As meticulous as Stanley Kubrick was in the making of his feature films, he did overrule battlefield authenticity in favor of practicality by making the trenches two feet wider than the real trenches in World War I, which were about four feet wide. Kubrick simply needed more room for his many celebrated tracking shots.

Paths of Glory, despite its impressive production design and battlefield pyrotechnics, cost only $900,000, a third of which went to star Kirk Douglas. However, Kubrick's later collaboration with Douglas on Spartacus (1960) cost $10 million.

George Macready, playing the nefarious General Mireau, was considered the villain par excellence for much of his career. He made his Broadway debut in 1926, portraying the Reverend Arthur Dimmesdale in The Scarlet Letter. His many other screen credits include Rita Hayworth's reptilian husband in Gilda (1946). The scar that he sports in Paths of Glory was genuine, incurred in a car accident. Off screen, Macready was one of Hollywood's most cultivated citizens, having owned a Los Angeles art gallery with another Hollywood heavy, Mr. Vincent Price.

Wayne Morris, as Lt. Roget, was an actual war veteran, having earned four Distinguished Flying Crosses and two Air Medals as a Navy aviator in World War II. He was credited with shooting down seven Japanese aircraft in aerial dogfights and with sinking an enemy gunboat and two destroyers. Roget died of a heart attack in 1959 at age 45 while watching aerial maneuvers aboard an aircraft carrier.

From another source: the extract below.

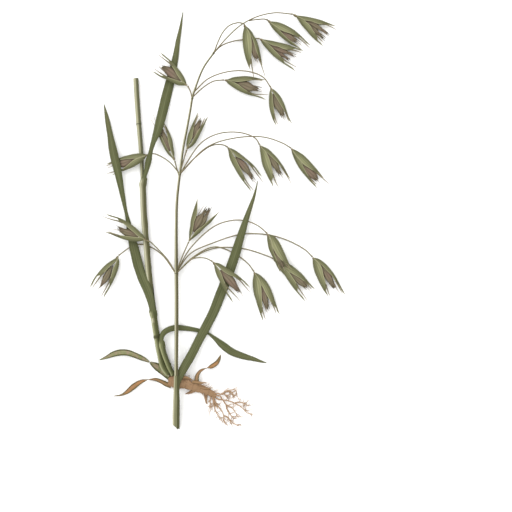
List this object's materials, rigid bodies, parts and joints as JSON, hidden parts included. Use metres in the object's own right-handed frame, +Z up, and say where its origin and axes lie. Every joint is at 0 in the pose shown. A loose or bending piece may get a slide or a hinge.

You may need to flex that bionic muscle between your ears to remember where you have seen the actor playing Major Saint-Auben. Richard Anderson played government official Oscar Goldman on the TV series, The Six Million Dollar Man (1974-78). Anderson, one of producer James B. Harris' tennis companions, was hired originally to only coach the cast of Paths of Glory, but he was eventually given a strong supporting part as well. Some of Anderson's other film acting credits include Twelve O'Clock High (1949), Forbidden Planet (1956), The Long, Hot Summer (1958) and Seven Days in May (1964).

Sidney Howard, who was the main contributor to the screenplay of Gone With the Wind (1939), adapted the novel Paths of Glory for the stage. The theatre version ran briefly on Broadway at the end of 1935, but it was not a success. Nevertheless, theatre critic Brooks Anderson did offer this bit of prescient insight when he wrote in The New York Times, "Some day the screen will seize this ghastly tale and make a work of art from it."

by Scott McGee

Famous Quotes from PATHS OF GLORY (1957)

General Broulard: Colonel Dax, you're a disappointment to me. You've spoiled the keenness of your mind by wallowing in sentimentality. You really did want to save those men, and you were not angling for Mireau's command. You are an idealist -- and I pity you as I would the village idiot. We're fighting a war, Dax, a war that we've got to win. Those men didn't fight, so they were shot. You bring charges against General Mireau, so I insist that he answer them. Wherein have I done wrong?
Colonel Dax: Because you don't know the answer to that question, I pity you.

(The condemned men are awaiting execution.)
Corporal Paris: See that cockroach? Tomorrow morning, we'll be dead and it'll be alive. It'll have more contact with my wife and child than I will. I'll be nothing, and it'll be alive.
(Ferol smashes the roach.)
Private Ferol: Now you got the edge on him.

General Broulard: Colonel Dax! You will apologize at once or I shall have you placed under arrest!
Colonel Dax: I apologize... for not being entirely honest with you. I apologize for not revealing my true feelings. I apologize, sir, for not telling you sooner that you're a degenerate, sadistic old man. And you can go to hell before I apologize to you now or ever again!